Below, I’ll walk you through setting up custom extraction rules in Scrapestorm for those chaotic, “unstructured” pages. We’ll skip the hype and stick to what actually works (and what doesn’t), so you can spend less time fighting with your scrapers and more time getting useful data.
1. Understand What “Unstructured” Really Means
Before you fire up Scrapestorm, get clear on what you’re dealing with. “Unstructured” web pages usually mean:
- There’s no tidy table or list.
- Item layouts are inconsistent—sometimes missing fields, sometimes reordered.
- The HTML might be full of inline styles, nested divs, or random junk.
- Elements might not have reliable IDs, classes, or data attributes.
Pro tip: Don’t assume AI or “auto-detect” features will magically solve this. They’re good for simple cases, but unstructured pages almost always need hand-crafted rules.
2. Prep: Set Up Your Environment
Let’s keep this simple:
- Make sure you’ve got the latest version of Scrapestorm installed (desktop is easier for custom rules than cloud).
- Open the site you want to scrape in your browser. Right-click and “Inspect” the elements you care about. Get cozy with the HTML—it’s your map.
- Gather a list of URLs you want to scrape.

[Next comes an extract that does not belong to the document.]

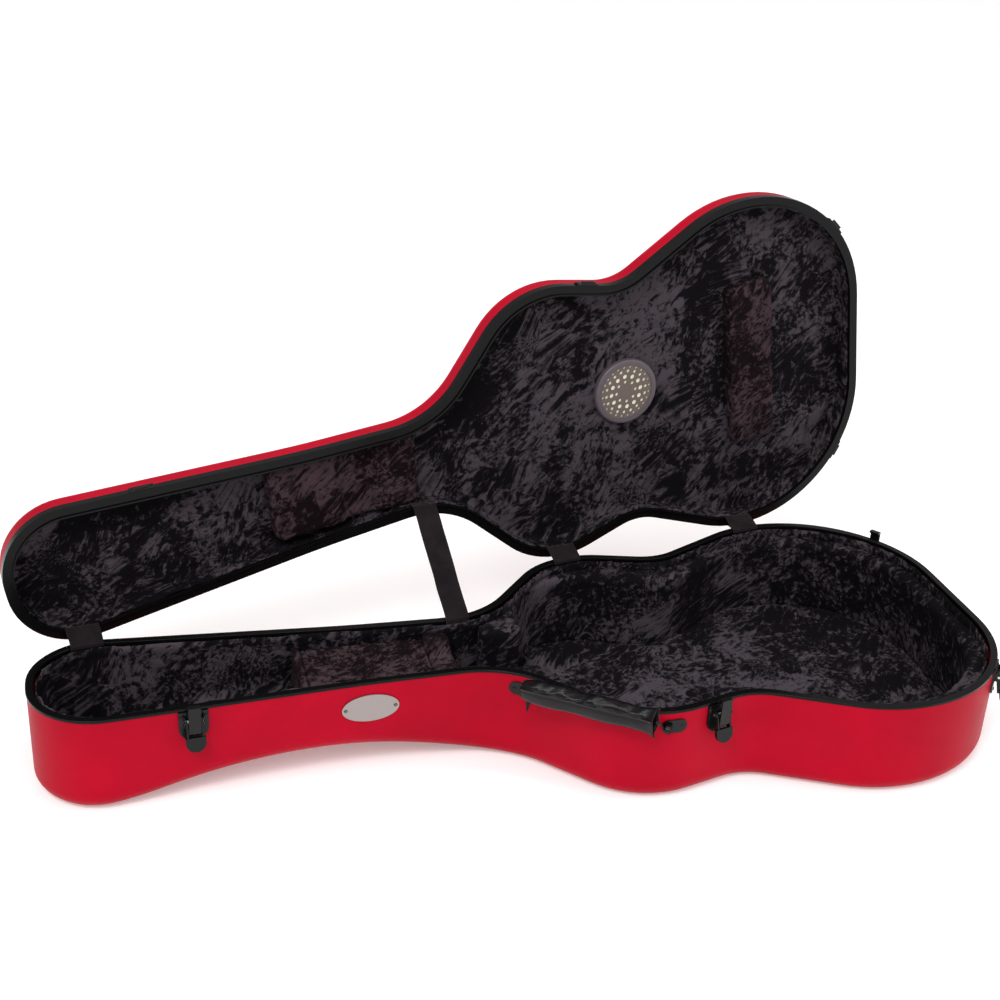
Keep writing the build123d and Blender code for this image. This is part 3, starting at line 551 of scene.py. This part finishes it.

Scrapestorm can crawl, but for testing, start with just one or two.
3. Start a New Task and Enter the Target URL
- Open Scrapestorm and hit “New Task.”
- Paste your target URL. Let Scrapestorm load the page preview.
At this point, Scrapestorm will try to auto-extract “obvious” data. If your page is a mess, it’ll probably miss the mark. That’s normal.
4. Switch to Manual (Advanced) Extraction
- Look for the “Manual Mode” or “Custom Extraction” option (names change slightly between versions, but it’s there).
- Ignore the “AI Extraction” or “One-Click Extraction” for now—they’re decent for clean sites, but will almost always fail on unstructured layouts.
Now you’re in the driver’s seat. This is where you build extraction rules by hand.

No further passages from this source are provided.